Ascension makes clear that the economy of salvation is about the justification of our seemingly unjustifiable lives. Baptism justifies us by causing us to be conformed to the dying and rising of Jesus, breaking our old habits of self-assertion, initiating new habits of abandonment to the Father’s loving wisdom. Towards the baptismal font does the Father drive every human heart interiorly, by the Spirit of His Son. Towards a more profound conformity to this total loving and this vindication, the Spirit continues to drive us. Baptism causes us to die to the death-in-life that is worldly existence, “flesh” without the Spirit. What Jesus is working in us is the resurrection of this “flesh” into a vessel of divine love. This resurrection begins now; it will be consummated when we actually receive back our bodies on the last day.

“If then you have been raised with Christ, seek the things that are above, where Christ is, seated at the right hand of God. Set your minds on things that are above, not on things that are on earth. For you have died, and your life is hid with Christ in God. When Christ Who is our life appears, then you also will appear with Him in glory.” (Col 3:1-4)

This resurrecting movement, this justification that is worked out as our sanctification, is the ramifying of the Kingdom of divine mercy through every human heart. But the coming of the Kingdom is as painful as death, for we must die to self, day after day.

Within and without, our struggle indeed is not against flesh and blood as such, but “against the spiritual hosts of wickedness in the heavenly places.” (Eph 6:11) Flesh has been subjected to a demonic discipline, formation by ideology. The Word becomes flesh, and gives us His flesh, to liberate our flesh in His Spirit of truth.

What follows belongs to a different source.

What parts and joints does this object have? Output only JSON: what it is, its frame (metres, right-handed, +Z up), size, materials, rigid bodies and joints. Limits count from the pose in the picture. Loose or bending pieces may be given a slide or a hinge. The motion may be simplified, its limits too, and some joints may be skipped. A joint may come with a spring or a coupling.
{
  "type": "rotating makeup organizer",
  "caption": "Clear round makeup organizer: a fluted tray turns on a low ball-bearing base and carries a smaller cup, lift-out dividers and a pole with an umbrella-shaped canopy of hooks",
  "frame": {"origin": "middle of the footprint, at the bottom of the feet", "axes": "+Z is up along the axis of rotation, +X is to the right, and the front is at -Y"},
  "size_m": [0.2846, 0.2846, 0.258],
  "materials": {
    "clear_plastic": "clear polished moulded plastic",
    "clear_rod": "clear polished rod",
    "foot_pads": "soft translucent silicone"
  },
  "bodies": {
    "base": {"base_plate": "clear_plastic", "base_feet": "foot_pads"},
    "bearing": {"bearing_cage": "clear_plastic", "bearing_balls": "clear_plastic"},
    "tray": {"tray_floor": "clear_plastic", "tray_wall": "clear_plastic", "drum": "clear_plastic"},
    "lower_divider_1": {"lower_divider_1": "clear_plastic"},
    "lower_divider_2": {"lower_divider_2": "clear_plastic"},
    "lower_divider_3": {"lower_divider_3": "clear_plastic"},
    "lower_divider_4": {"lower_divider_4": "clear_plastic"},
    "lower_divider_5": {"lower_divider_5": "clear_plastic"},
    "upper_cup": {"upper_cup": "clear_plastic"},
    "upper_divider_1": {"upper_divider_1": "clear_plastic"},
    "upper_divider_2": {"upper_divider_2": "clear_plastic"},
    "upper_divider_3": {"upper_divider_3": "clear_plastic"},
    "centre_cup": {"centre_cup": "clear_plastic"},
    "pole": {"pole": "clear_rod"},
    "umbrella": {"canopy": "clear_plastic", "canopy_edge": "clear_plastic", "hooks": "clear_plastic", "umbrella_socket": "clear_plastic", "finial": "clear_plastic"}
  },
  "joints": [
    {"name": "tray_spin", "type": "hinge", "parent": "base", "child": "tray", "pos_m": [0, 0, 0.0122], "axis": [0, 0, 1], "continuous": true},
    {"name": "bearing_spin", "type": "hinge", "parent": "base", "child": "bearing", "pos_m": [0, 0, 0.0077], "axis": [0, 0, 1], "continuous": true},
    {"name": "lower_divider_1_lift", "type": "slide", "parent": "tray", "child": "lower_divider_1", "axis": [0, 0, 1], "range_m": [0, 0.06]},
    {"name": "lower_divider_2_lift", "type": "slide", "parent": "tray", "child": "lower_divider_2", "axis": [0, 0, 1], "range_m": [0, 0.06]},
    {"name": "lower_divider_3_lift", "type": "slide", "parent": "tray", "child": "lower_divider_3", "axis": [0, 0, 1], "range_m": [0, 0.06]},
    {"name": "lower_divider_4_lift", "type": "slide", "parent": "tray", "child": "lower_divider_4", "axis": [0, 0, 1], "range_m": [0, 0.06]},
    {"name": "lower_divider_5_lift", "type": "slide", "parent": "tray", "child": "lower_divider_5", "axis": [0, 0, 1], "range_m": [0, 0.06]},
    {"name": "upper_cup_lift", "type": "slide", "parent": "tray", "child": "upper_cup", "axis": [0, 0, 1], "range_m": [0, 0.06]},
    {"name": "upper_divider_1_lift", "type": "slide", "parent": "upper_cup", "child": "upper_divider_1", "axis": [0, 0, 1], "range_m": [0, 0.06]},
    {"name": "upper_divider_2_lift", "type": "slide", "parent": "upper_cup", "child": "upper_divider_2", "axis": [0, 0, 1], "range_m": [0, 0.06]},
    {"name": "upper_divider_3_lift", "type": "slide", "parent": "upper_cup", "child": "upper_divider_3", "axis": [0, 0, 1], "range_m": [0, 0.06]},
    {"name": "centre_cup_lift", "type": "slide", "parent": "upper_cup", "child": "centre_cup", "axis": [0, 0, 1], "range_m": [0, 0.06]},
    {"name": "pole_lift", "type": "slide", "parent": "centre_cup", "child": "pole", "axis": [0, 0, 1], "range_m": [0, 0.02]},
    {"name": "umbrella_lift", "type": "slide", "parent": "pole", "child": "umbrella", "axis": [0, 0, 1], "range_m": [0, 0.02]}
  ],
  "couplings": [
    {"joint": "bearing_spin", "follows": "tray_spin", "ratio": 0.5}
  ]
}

Though the demons wreak immense and horrific havoc upon human flesh, the victory is Christ’s. He has come back from the dead, having swallowed up all our darkness, having become the Victim in every victim: “All authority in heaven and on earth has been given to me.” (Mt 28:18)

This is usually not apparent: its effects are sub contrario, as Luther puts it. It is only as the slain Lamb that He is sovereign Lord of history. No magic wand for suffering humanity. But sometimes we are given a glimpse of victory. So, with the attempted “black mass” a few weeks ago.

Not only did the event not occur, but thousands bore witness to our Eucharistic faith. What an awesome victory! We need more such occasions of public avowal of our faith in the real presence of Jesus in the Eucharist. The only redemption of the world is in the Body of Christ: divine flesh to redeem suffering flesh, dying flesh. But precisely for that reason, we must not fetishize or exoticize the Eucharist. If we segregate the Eucharist from the substance of daily human life, we have missed the point of the real presence: the food Jesus gives is “His flesh for the life of the world.” (Jn 6:51)

As Pope Francis just reminded us on his return flight from the Holy Land: “When a priest commits abuse, he betrays the Lord’s body. A priest must guide children towards sainthood. And the child trusts him. But instead, he abuses him or her. This is very serious. It’s like celebrating a black mass!”

In fact, every time a child is abused or aborted, it is the Eucharistic Jesus who is desecrated. Every time we act against true love, we act against the Eucharist. Every single time. What “liberal Christianity” got wrong was not its emphasis on everyday correlates of dogma. It was in losing the faith. We need both simple faith in Christian dogma and correlation to everyday life. To choose one or the other is a betrayal of the Incarnation.

Liberal Christianity debouched the Christian substance without remainder into thisworldly realities, humanitarianism, “social justice.” But it was not the emphasis on this world that was wrong. It was losing the unsurpassable source of Christian engagement with the world: Jesus Himself, Christ crucified and risen, the Eucharistic Lord—Christ, our justification, the only possible source of true social justice.

Jesus says, “You have not chosen me. I have chosen you, to bear fruit that remains.” (Jn 15:16) Jesus chose those men ordained a few days ago. He chose them to give us the sacramental grace and paternal care and sound instruction necessary for us to carry out the mission He chose each of us for: to serve as instruments of the Father’s mercy. The tree of life grows downwards from the golden city, ramifying through each moment of your life. Eternity is blossoming, hardly noticed. The Lord is risen indeed.

[This column appeared in the May 30, 2014, edition of The Boston Pilot.]